• **TASK OBJECTIVE**
Among the lines below, count those with "layers". Give the total alone.

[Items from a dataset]
<<<<
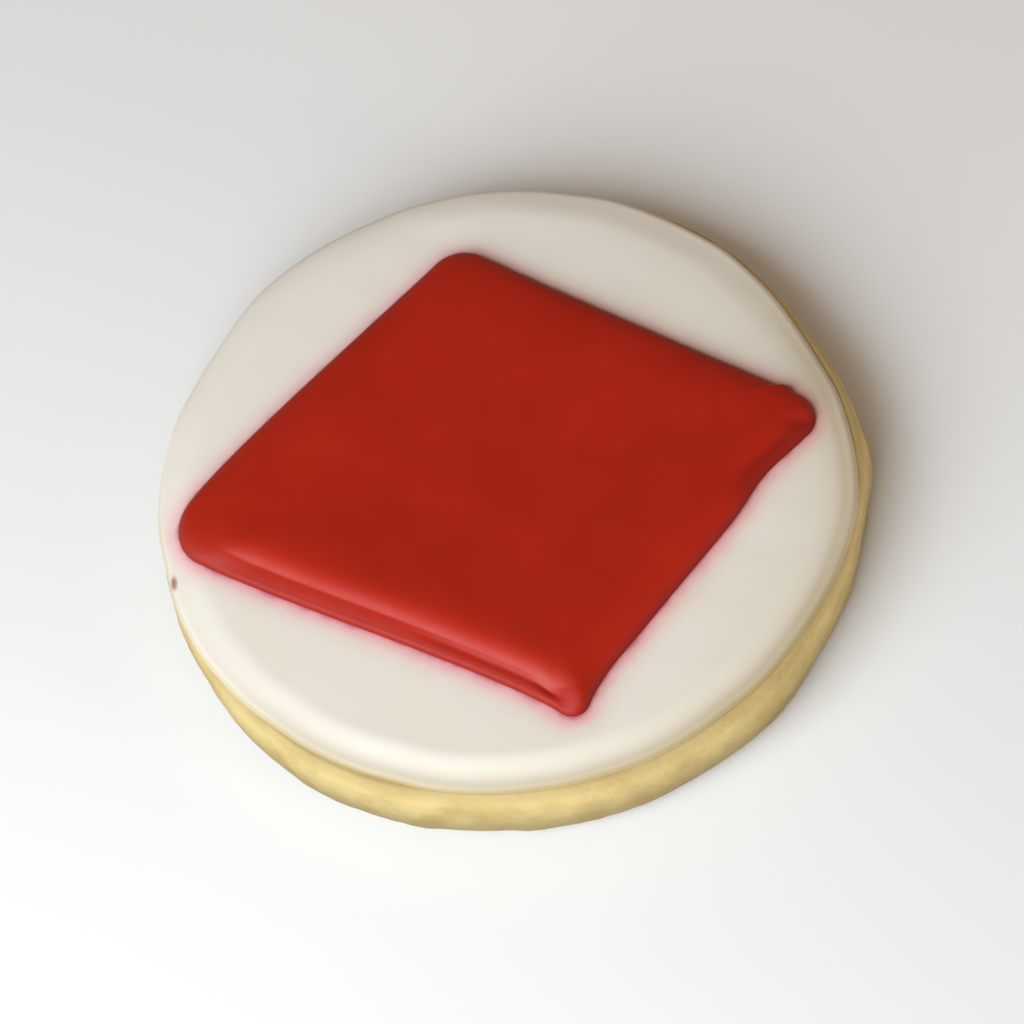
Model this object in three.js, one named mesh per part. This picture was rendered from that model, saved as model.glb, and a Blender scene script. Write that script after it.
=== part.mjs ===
// An iced sugar cookie: a thick round biscuit, a flooded round of white icing on it, and a raised red
// diamond piped and flooded on top of the white. All three are closed solids, stacked face to face.
// Lengths are in millimetres and angles in degrees. +Z is up, and +X points at the diamond's right corner.
import * as THREE from 'three';

// ---- driving dimensions: the biscuit ----
const BISCUIT_RADIUS = 38.2;
const BISCUIT_HEIGHT = 8.7;
const FOOT_ROUNDING = 1.8;      // radius of the baked lower edge
const TOP_ROUNDING = 0.9;       // how far the upper edge rounds inwards, beside the icing
const TOP_DROP = 1.9;           // how far down the side that rounding reaches
const BELLY = 0.15;             // how far the side swells at half height
// Unevenness of a round outline: waves around it, amplitude in mm, and the angle of a crest.
const BISCUIT_WAVES = [
  { around: 2, amplitude: 0.08, crest: -83 },
  { around: 3, amplitude: 0.31, crest: -22 },
  { around: 4, amplitude: 0.14, crest: -11 },
  { around: 5, amplitude: 0.10, crest: 0 },
  { around: 6, amplitude: 0.21, crest: -7 },
];
// Places where the outline runs further out or in: at which angle, how far, over what width.
const BISCUIT_RUNS = [
  { angle: -88, reach: 0.35, width: 12 },
  { angle: -54, reach: 0.3, width: 8 },
  { angle: -19, reach: -0.3, width: 8 },
  { angle: 35, reach: 0.55, width: 11 },
  { angle: 112, reach: -0.25, width: 24 },
  { angle: 170, reach: -0.3, width: 26 },
];

// ---- driving dimensions: the white icing ----
const ICING_RADIUS = 37.5;
const ICING_HEIGHT = 1.5;
const ICING_RIM = 2.8;          // width over which the icing rounds down to the biscuit
const ICING_WAVES = [
  { around: 3, amplitude: 0.25, crest: -28 },
  { around: 4, amplitude: 0.12, crest: -3 },
  { around: 5, amplitude: 0.16, crest: -17 },
  { around: 7, amplitude: 0.08, crest: -15 },
];
// Places where the flood ran further out or stopped short: at which angle, how far, over what width.
const ICING_RUNS = [
  { angle: 167, reach: 0.62, width: 15 },
  { angle: 155, reach: 0.3, width: 10 },
  { angle: 141, reach: -0.22, width: 8 },
  { angle: 126, reach: 0.3, width: 6 },
  { angle: 117, reach: 0.22, width: 16 },
  { angle: 84, reach: 0.15, width: 35 },
  { angle: 12, reach: -0.55, width: 18 },
  { angle: -95, reach: -0.16, width: 45 },
];

// ---- driving dimensions: the red diamond ----
const DIAMOND_HEIGHT = 2.1;     // height of its shoulder above the white icing
const DIAMOND_SINK = 0.6;       // how much lower the middle of the flood dried
const SHOULDER = 2.7;           // width over which it rounds up from its edge
const HALF_WIDTH = 23.2;        // from the middle of the diamond square out to a side
const MIDDLE = { x: -1.2, y: 0 };
// Each corner is an arc. Each side runs counter-clockwise from its corner to the next one as a curve that
// leaves and arrives at these angles, inward where it starts and outward where it ends.
const CORNERS = [
  { name: 'left', x: -30.7, y: 1.1, radius: 5.0, leave: -5, arrive: -10 },
  { name: 'bottom', x: 1.7, y: -28.6, radius: 1.8, leave: 10, arrive: 0 },
  { name: 'right', x: 31.0, y: -0.8, radius: 3.1, leave: 2, arrive: -2 },
  { name: 'top', x: 0.2, y: 25.1, radius: 4.0, leave: 0, arrive: 9 },
];
// Places where the piped line swerves: how deep inward, how far from its corner, over what width.
const SWERVES = [
  { after: 'bottom', depth: 0.28, distance: 4.6, width: 4.0 },
  { before: 'right', depth: 0.72, distance: 7.1, width: 4.5 },
  { after: 'right', depth: -0.5, distance: 1.2, width: 0.7 },
];
const HANDLE = 0.2;             // a side curve's handles, as a part of the side's length
const JOIN = 0.8;               // length over which a swerve fades out where side and corner meet

// ---- how finely the curves are divided ----
const ROUND_STEPS = 120;
const SIDE_STEPS = 24;
const CORNER_STEPS = 8;
const EDGE_STEPS = 6;

const toRadians = THREE.MathUtils.degToRad;

// Radius of an uneven round outline at an angle in radians: its waves, and a bell for each run.
function unevenRadius(radius, waves, runs, angle) {
  let sum = radius;
  for (const wave of waves) {
    sum += wave.amplitude * Math.cos(wave.around * (angle - toRadians(wave.crest)));
  }
  for (const run of runs) {
    const degrees = THREE.MathUtils.radToDeg(angle);
    const turn = THREE.MathUtils.euclideanModulo(degrees - run.angle + 180, 360) - 180;
    sum += run.reach * Math.exp(-((turn / run.width) ** 2));
  }
  return sum;
}

// A closed ring of points at one height; each radius is the uneven outline moved out by `outward`.
function roundRing(radius, waves, runs, outward, z) {
  const ring = [];
  for (let i = 0; i < ROUND_STEPS; i += 1) {
    const angle = (i / ROUND_STEPS) * Math.PI * 2;
    const r = unevenRadius(radius, waves, runs, angle) + outward;
    ring.push(new THREE.Vector3(r * Math.cos(angle), r * Math.sin(angle), z));
  }
  return ring;
}

// A closed solid from rings of equal length, listed from the bottom up, with a fan at each end.
function solidFromRings(rings, bottomMiddle, topMiddle) {
  const count = rings[0].length;
  const points = [...rings.flat(), bottomMiddle, topMiddle];
  const bottom = points.length - 2;
  const top = points.length - 1;
  const lastRing = (rings.length - 1) * count;
  const index = [];
  for (let i = 0; i < count; i += 1) {
    const next = (i + 1) % count;
    index.push(bottom, next, i);
    index.push(top, lastRing + i, lastRing + next);
    for (let k = 0; k < rings.length - 1; k += 1) {
      const low = k * count;
      const high = low + count;
      index.push(low + i, low + next, high + next);
      index.push(low + i, high + next, high + i);
    }
  }
  const geometry = new THREE.BufferGeometry().setFromPoints(points);
  geometry.setIndex(index);
  geometry.computeVertexNormals();
  return geometry;
}

// The biscuit: a flat base, a rounded foot, a slightly swollen side and a flat top.
function biscuitGeometry() {
  const rings = [];
  const ring = (outward, z) => {
    const swell = BELLY * Math.sin((Math.PI * z) / BISCUIT_HEIGHT);
    return roundRing(BISCUIT_RADIUS, BISCUIT_WAVES, BISCUIT_RUNS, outward + swell, z);
  };
  for (let k = 0; k <= EDGE_STEPS; k += 1) {
    const turn = (k / EDGE_STEPS) * (Math.PI / 2);
    rings.push(ring(FOOT_ROUNDING * (Math.sin(turn) - 1), FOOT_ROUNDING * (1 - Math.cos(turn))));
  }
  rings.push(ring(0, BISCUIT_HEIGHT / 2));
  const topSteps = EDGE_STEPS / 2;
  for (let k = 0; k <= topSteps; k += 1) {
    const turn = (k / topSteps) * (Math.PI / 2);
    const z = BISCUIT_HEIGHT - TOP_DROP * (1 - Math.sin(turn));
    rings.push(ring(TOP_ROUNDING * (Math.cos(turn) - 1), z));
  }
  return solidFromRings(rings, new THREE.Vector3(0, 0, 0), new THREE.Vector3(0, 0, BISCUIT_HEIGHT));
}

// The white icing: flat below, flat on top, and rounded down to the biscuit at its rim.
function whiteIcingGeometry() {
  const rings = [];
  for (let k = 0; k <= EDGE_STEPS; k += 1) {
    const turn = (k / EDGE_STEPS) * (Math.PI / 2);
    const inward = ICING_RIM * (Math.cos(turn) - 1);
    const z = BISCUIT_HEIGHT + ICING_HEIGHT * Math.sin(turn);
    rings.push(roundRing(ICING_RADIUS, ICING_WAVES, ICING_RUNS, inward, z));
  }
  const bottomMiddle = new THREE.Vector3(0, 0, BISCUIT_HEIGHT);
  const topMiddle = new THREE.Vector3(0, 0, BISCUIT_HEIGHT + ICING_HEIGHT);
  return solidFromRings(rings, bottomMiddle, topMiddle);
}

// Where one side of the diamond starts and ends, and the curve between: it leaves `from` and reaches `to`
// along the line that touches both arcs from outside, turned by the corner's two angles.
function diamondSide(from, to) {
  const run = new THREE.Vector2(to.x - from.x, to.y - from.y);
  const heading = run.angle() - Math.asin((to.radius - from.radius) / run.length());
  const startHeading = heading + toRadians(from.leave);
  const endHeading = heading + toRadians(from.arrive);
  const onArc = (corner, direction) => new THREE.Vector2(
    corner.x + corner.radius * Math.sin(direction),
    corner.y - corner.radius * Math.cos(direction),
  );
  const start = onArc(from, startHeading);
  const end = onArc(to, endHeading);
  const length = start.distanceTo(end);
  const step = (point, direction, distance) => new THREE.Vector2(
    point.x + distance * Math.cos(direction),
    point.y + distance * Math.sin(direction),
  );
  const curve = new THREE.CubicBezierCurve(
    start,
    step(start, startHeading, HANDLE * length),
    step(end, endHeading, -HANDLE * length),
    end,
  );
  return { curve, heading, startHeading, endHeading, length };
}

// How far inward the piped line swerves at a distance `along` a side of this length.
function swerve(from, to, along, length) {
  let inward = 0;
  for (const bend of SWERVES) {
    if (bend.after !== from.name && bend.before !== to.name) continue;
    const distance = bend.after ? along : length - along;
    const fade = 1 - Math.exp(-((distance / JOIN) ** 2));
    inward += bend.depth * fade * Math.exp(-(((distance - bend.distance) / bend.width) ** 2));
  }
  return inward;
}

// The closed outline of the diamond, counter-clockwise.
function diamondOutline() {
  const sides = CORNERS.map((from, k) => diamondSide(from, CORNERS[(k + 1) % CORNERS.length]));
  const outline = [];
  sides.forEach((side, k) => {
    const from = CORNERS[k];
    const to = CORNERS[(k + 1) % CORNERS.length];
    const forward = new THREE.Vector2(Math.cos(side.heading), Math.sin(side.heading));
    const inward = new THREE.Vector2(-forward.y, forward.x);
    const start = side.curve.getPoint(0);
    for (let i = 0; i <= SIDE_STEPS; i += 1) {
      const point = side.curve.getPoint(i / SIDE_STEPS);
      const along = point.clone().sub(start).dot(forward);
      outline.push(point.addScaledVector(inward, swerve(from, to, along, side.length)));
    }
    const nextHeading = sides[(k + 1) % sides.length].startHeading;
    const fullTurn = Math.PI * 2;
    const sweep = (((nextHeading - side.endHeading) % fullTurn) + fullTurn) % fullTurn;
    for (let i = 1; i < CORNER_STEPS; i += 1) {
      const direction = side.endHeading + (i / CORNER_STEPS) * sweep;
      outline.push(new THREE.Vector2(
        to.x + to.radius * Math.sin(direction),
        to.y - to.radius * Math.cos(direction),
      ));
    }
  });
  return outline;
}

// The red diamond: its outline drawn in towards its middle while it rounds up over the shoulder, then a
// shallow dish. Drawing in by scale keeps every side the same distance from the edge.
function redDiamondGeometry() {
  const outline = diamondOutline();
  const base = BISCUIT_HEIGHT + ICING_HEIGHT;
  const ring = (inset, z) => {
    const scale = 1 - inset / HALF_WIDTH;
    return outline.map((point) => new THREE.Vector3(
      MIDDLE.x + scale * (point.x - MIDDLE.x),
      MIDDLE.y + scale * (point.y - MIDDLE.y),
      z,
    ));
  };
  const rings = [];
  for (let k = 0; k <= EDGE_STEPS; k += 1) {
    const turn = (k / EDGE_STEPS) * (Math.PI / 2);
    rings.push(ring(SHOULDER * (1 - Math.cos(turn)), base + DIAMOND_HEIGHT * Math.sin(turn)));
  }
  const dishWidth = HALF_WIDTH - SHOULDER;
  const dishSteps = EDGE_STEPS / 2;
  for (let k = 1; k < dishSteps; k += 1) {
    const part = k / dishSteps;
    const drop = DIAMOND_SINK * (1 - (1 - part) ** 2);
    rings.push(ring(SHOULDER + part * dishWidth, base + DIAMOND_HEIGHT - drop));
  }
  const bottomMiddle = new THREE.Vector3(MIDDLE.x, MIDDLE.y, base);
  const topMiddle = new THREE.Vector3(MIDDLE.x, MIDDLE.y, base + DIAMOND_HEIGHT - DIAMOND_SINK);
  return solidFromRings(rings, bottomMiddle, topMiddle);
}

function piece(name, geometry, color, roughness) {
  const material = new THREE.MeshStandardMaterial({ color, roughness, metalness: 0 });
  const mesh = new THREE.Mesh(geometry, material);
  mesh.name = name;
  return mesh;
}

const cookie = new THREE.Group();
cookie.add(piece('biscuit', biscuitGeometry(), 0xdcc98a, 0.85));
cookie.add(piece('white_icing', whiteIcingGeometry(), 0xf1ece2, 0.45));
cookie.add(piece('red_icing', redDiamondGeometry(), 0xb02a1c, 0.4));

// The origin is under the middle of the cookie's bounding box, on the surface it lies on.
const middle = new THREE.Box3().setFromObject(cookie).getCenter(new THREE.Vector3());
cookie.position.set(-middle.x, -middle.y, 0);

export default cookie;
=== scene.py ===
# %% [markdown]
# # An iced sugar cookie
#
# The cookie is three things that a baker makes one after another: a thick round biscuit cut from rolled
# dough, a layer of white icing that is flooded over it and dries with a soft rounded rim, and a red diamond
# that is piped as an outline and then flooded on top of the white. This script makes each of them as one
# closed surface, worked out with numpy from a few named sizes, and gives each a material made of nodes.
#
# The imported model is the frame. It says how big the three pieces are and where they lie, so it is loaded
# first.

# %% Load the frame
import bpy
import numpy as np
from mathutils import Matrix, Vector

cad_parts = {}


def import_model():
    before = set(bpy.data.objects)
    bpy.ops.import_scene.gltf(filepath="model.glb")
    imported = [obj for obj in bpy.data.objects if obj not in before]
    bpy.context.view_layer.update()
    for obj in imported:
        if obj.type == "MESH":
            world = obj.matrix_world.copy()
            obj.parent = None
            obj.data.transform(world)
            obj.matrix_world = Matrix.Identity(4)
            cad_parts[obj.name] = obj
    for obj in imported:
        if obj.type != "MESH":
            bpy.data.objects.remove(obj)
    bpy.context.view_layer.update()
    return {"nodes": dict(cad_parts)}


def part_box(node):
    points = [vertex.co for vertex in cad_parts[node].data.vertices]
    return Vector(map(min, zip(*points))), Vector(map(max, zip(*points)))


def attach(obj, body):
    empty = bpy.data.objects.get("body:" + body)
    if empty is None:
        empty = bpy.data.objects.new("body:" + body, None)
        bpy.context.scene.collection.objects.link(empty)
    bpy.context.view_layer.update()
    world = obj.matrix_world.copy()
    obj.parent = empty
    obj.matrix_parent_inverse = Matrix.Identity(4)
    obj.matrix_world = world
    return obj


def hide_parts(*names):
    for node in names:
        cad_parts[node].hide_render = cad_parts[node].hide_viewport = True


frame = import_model()
print("frame nodes:", sorted(frame["nodes"]))

# %% [markdown]
# ## Sizes from the frame
#
# Lengths in this script are in millimetres, because that is how a baker would measure a cookie, and they are
# turned into Blender's metres only when a mesh is made. The heights of the layers are read from the boxes of
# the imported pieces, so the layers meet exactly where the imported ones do.

# %% Heights of the layers
MM = 0.001


def box_mm(node):
    """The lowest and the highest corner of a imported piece, in millimetres."""
    low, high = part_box(node)
    return np.array(low) / MM, np.array(high) / MM


biscuit_low, biscuit_high = box_mm("biscuit")
white_low, white_high = box_mm("white_icing")
red_low, red_high = box_mm("red_icing")
BISCUIT_TOP = biscuit_high[2]
WHITE_TOP = white_high[2]
RED_TOP = red_high[2]
print(f"biscuit top {BISCUIT_TOP:.2f}, white icing top {WHITE_TOP:.2f}, red icing top {RED_TOP:.2f} mm")

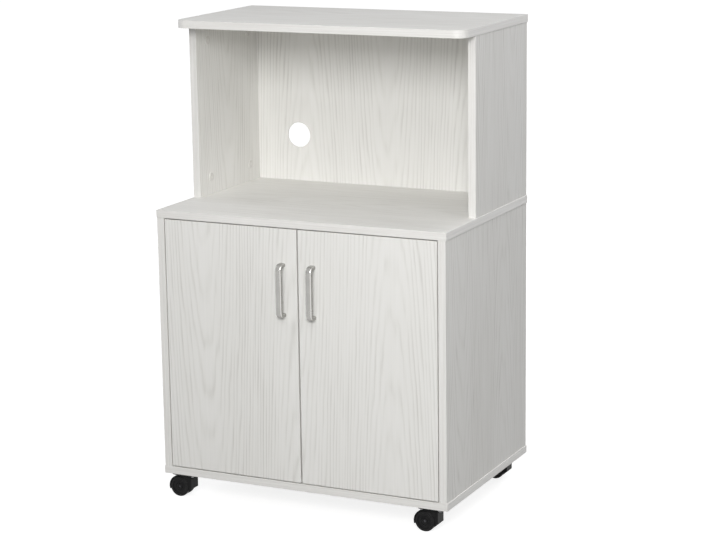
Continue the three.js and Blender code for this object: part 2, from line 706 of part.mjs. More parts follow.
const FINISHES = {
  board: { color: 0xdad9d5, roughness: 0.55, metalness: 0 },
  panel: { color: 0xdedcd8, roughness: 0.6, metalness: 0 },
  handle: { color: 0xb9bab8, roughness: 0.3, metalness: 1 },
  steel: { color: 0xa9abad, roughness: 0.35, metalness: 1 },
  black: { color: 0x1b1b1b, roughness: 0.5, metalness: 0 },
};

function piece(name, geometry, finish) {
  const material = new THREE.MeshStandardMaterial({ ...FINISHES[finish], flatShading: true });
  const mesh = new THREE.Mesh(geometry, material);
  mesh.name = name;
  return mesh;
}

/** A left piece and its mirror image; `rest` is what follows the side in their names. */
function sides(stem, geometry, finish, rest = '') {
  return [
    piece(`${stem}_left${rest}`, geometry, finish),
    piece(`${stem}_right${rest}`, mirrored(geometry), finish),
  ];
}

function hutch() {
  return new THREE.Group().add(
    piece('top_board', topBoard(), 'board'),
    ...sides('hutch_side', hutchUpright(), 'board'),
    piece('hutch_back', hutchBack(), 'panel'),
  );
}

function cabinet() {
  return new THREE.Group().add(
    piece('cabinet_top', cabinetTop(), 'board'),
    ...sides('cabinet_side', cabinetUpright(), 'board'),
    piece('cabinet_bottom', bottomBoard(), 'board'),
    piece('cabinet_back', backPanel(LOWER_FACE, CABINET_UNDER), 'panel'),
    piece('middle_shelf', shelf(), 'board'),
    ...Object.entries(SHELF_PIN_Y).flatMap(
      ([end, y]) => sides('shelf_pin', shelfPin(y), 'steel', `_${end}`),
    ),
  );
}

function doors() {
  return new THREE.Group().add(
    ...sides('door', door(), 'board'),
    ...sides('handle', handle(), 'handle'),
    ...Object.entries(HANDLE_SCREW_Z).flatMap(([level, z]) => sides(
      'handle_screw', screw(HANDLE_SCREW, 'y', -1, BOARD, [HANDLE_X, z]), 'steel', `_${level}`,
    )),
    ...Object.entries(HINGE_LEVELS).flatMap(([level, z]) => [
      ...sides('hinge_cup', hingeCup(z), 'steel', `_${level}`),
      ...sides('hinge_link', hingeLink(z), 'steel', `_${level}`),
      ...sides('hinge_arm', hingeArm(z), 'steel', `_${level}`),
    ]),
  );
}

function caster({ name, x, y }) {
  const group = new THREE.Group().add(
    piece(`${name}_mount`, casterMount(), 'black'),
    piece(`${name}_hood`, casterHood(), 'black'),
    piece(`${name}_axle`, casterAxle(), 'steel'),
    piece(`${name}_wheel_a`, casterWheel(-1), 'black'),
    piece(`${name}_wheel_b`, casterWheel(1), 'black'),
  );
  group.position.set(x, y, 0);
  return group;
}

const cart = new THREE.Group();
cart.name = 'microwave_cart';
cart.position.set(0, FRONT_Y, CASTER_HEIGHT);
cart.add(hutch(), cabinet(), doors(), ...CASTERS.map(caster));

export default cart;
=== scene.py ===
"""The look of a rolling microwave cart in white wood-grain board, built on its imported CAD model.

Every place comes from the frame's nodes. Sizes of pieces that the frame doesn't hold are named in
millimetres and turned into metres once, with MM.
"""

import logging
import math
from dataclasses import dataclass, field
from enum import Enum
from typing import Iterable, Optional, Union

import bmesh
import bpy
from bmesh.types import BMEdge, BMesh, BMFace, BMVert
from bpy.types import ID, Material, Mesh, Node, NodeSocket, NodeTree, Object
from mathutils import Matrix, Vector

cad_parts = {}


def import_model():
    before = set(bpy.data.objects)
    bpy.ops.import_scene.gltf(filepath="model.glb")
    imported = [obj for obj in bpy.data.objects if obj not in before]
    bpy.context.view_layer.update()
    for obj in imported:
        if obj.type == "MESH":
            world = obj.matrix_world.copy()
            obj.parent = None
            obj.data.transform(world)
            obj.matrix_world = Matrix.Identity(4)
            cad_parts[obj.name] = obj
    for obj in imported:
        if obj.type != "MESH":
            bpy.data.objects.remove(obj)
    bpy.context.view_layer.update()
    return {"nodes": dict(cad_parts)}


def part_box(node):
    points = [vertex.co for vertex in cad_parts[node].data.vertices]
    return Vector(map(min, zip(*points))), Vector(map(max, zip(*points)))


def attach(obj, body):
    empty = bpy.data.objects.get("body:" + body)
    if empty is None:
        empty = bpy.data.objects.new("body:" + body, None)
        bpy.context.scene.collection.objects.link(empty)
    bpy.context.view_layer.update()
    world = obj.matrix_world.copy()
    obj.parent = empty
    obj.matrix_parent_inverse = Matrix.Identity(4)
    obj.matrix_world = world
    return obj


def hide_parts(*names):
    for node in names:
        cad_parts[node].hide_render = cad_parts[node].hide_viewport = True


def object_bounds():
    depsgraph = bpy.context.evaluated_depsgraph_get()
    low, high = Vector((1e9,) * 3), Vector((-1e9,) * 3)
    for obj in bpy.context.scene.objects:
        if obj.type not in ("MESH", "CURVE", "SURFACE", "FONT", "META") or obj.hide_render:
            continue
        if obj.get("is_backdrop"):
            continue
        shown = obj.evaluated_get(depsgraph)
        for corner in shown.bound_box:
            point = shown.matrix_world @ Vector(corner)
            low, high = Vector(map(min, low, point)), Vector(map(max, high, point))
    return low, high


MM = 0.001
TINY = 0.02 * MM  # two points closer than this are one
MERGE = 0.001 * MM  # vertices of a mesh closer than this are merged
FLAT = math.radians(0.5)  # faces turned less than this from each other are one
SHARP = math.radians(35)  # an edge sharper than this stays a hard line in the shading
CORNER = math.radians(50)  # an outward edge sharper than this is rounded
SQUARE = math.radians(60)  # an edge sharper than this can be a board's arris
CAM_COVER = 1 * MM  # how far the CAD model's cam covers stand out of an upright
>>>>
• **SOLUTION TO THIS PROBLEM**
3